**What you need to do**
Nothing but the lines from the line that contains "eye_bolt_right();" through the line that contains "obj.parent = empty" should appear in the output, each reproduced exactly.

**Dataset excerpt**

.....

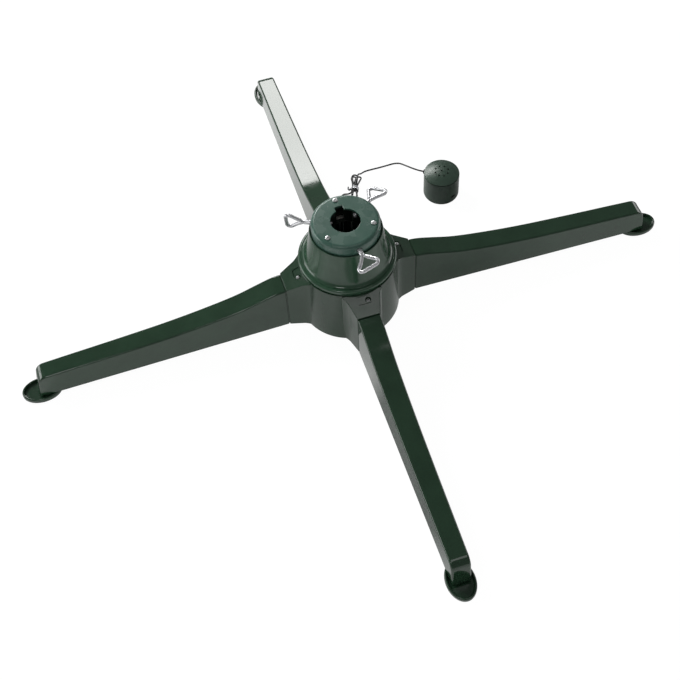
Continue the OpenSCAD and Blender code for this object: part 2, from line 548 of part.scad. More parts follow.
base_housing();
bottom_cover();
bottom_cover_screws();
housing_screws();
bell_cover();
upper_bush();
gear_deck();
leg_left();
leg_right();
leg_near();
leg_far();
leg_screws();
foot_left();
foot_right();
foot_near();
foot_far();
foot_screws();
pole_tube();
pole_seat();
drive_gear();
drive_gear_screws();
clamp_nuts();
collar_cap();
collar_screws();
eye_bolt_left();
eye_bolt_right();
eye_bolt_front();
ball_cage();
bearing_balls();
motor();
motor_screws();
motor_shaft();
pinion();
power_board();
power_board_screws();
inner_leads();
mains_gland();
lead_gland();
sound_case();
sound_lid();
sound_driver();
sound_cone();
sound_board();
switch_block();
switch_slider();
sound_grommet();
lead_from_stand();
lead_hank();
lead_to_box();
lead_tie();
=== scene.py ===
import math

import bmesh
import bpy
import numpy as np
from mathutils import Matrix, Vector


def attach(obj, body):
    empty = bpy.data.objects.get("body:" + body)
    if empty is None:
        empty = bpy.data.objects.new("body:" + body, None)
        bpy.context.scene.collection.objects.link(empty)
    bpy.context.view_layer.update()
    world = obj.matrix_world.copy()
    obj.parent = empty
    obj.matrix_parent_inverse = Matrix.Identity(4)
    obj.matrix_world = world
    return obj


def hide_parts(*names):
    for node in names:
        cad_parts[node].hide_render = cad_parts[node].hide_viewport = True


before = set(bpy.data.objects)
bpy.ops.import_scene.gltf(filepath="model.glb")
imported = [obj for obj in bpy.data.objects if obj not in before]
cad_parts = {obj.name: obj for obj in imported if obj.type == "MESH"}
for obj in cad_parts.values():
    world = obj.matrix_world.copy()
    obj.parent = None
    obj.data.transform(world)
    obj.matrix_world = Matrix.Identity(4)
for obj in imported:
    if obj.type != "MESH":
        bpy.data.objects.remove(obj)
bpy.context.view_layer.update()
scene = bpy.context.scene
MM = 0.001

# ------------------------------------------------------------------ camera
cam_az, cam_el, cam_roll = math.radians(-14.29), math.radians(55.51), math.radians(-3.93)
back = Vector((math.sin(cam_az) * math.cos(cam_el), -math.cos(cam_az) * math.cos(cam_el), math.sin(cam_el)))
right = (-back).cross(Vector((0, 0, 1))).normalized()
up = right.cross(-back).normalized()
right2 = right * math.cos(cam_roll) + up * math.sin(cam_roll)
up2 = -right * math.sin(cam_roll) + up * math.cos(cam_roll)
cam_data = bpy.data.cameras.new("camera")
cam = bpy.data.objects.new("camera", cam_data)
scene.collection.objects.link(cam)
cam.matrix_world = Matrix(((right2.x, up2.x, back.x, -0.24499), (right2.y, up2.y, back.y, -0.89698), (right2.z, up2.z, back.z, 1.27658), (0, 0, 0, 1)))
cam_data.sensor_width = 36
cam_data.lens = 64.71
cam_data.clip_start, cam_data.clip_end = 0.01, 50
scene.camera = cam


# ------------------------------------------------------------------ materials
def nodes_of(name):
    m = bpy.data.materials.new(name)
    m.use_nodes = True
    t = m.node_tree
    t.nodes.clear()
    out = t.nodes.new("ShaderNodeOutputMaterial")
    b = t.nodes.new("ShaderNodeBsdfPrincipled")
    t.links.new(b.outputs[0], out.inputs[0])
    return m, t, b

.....

**Answer**
eye_bolt_right();
eye_bolt_front();
ball_cage();
bearing_balls();
motor();
motor_screws();
motor_shaft();
pinion();
power_board();
power_board_screws();
inner_leads();
mains_gland();
lead_gland();
sound_case();
sound_lid();
sound_driver();
sound_cone();
sound_board();
switch_block();
switch_slider();
sound_grommet();
lead_from_stand();
lead_hank();
lead_to_box();
lead_tie();
=== scene.py ===
import math

import bmesh
import bpy
import numpy as np
from mathutils import Matrix, Vector


def attach(obj, body):
    empty = bpy.data.objects.get("body:" + body)
    if empty is None:
        empty = bpy.data.objects.new("body:" + body, None)
        bpy.context.scene.collection.objects.link(empty)
    bpy.context.view_layer.update()
    world = obj.matrix_world.copy()
    obj.parent = empty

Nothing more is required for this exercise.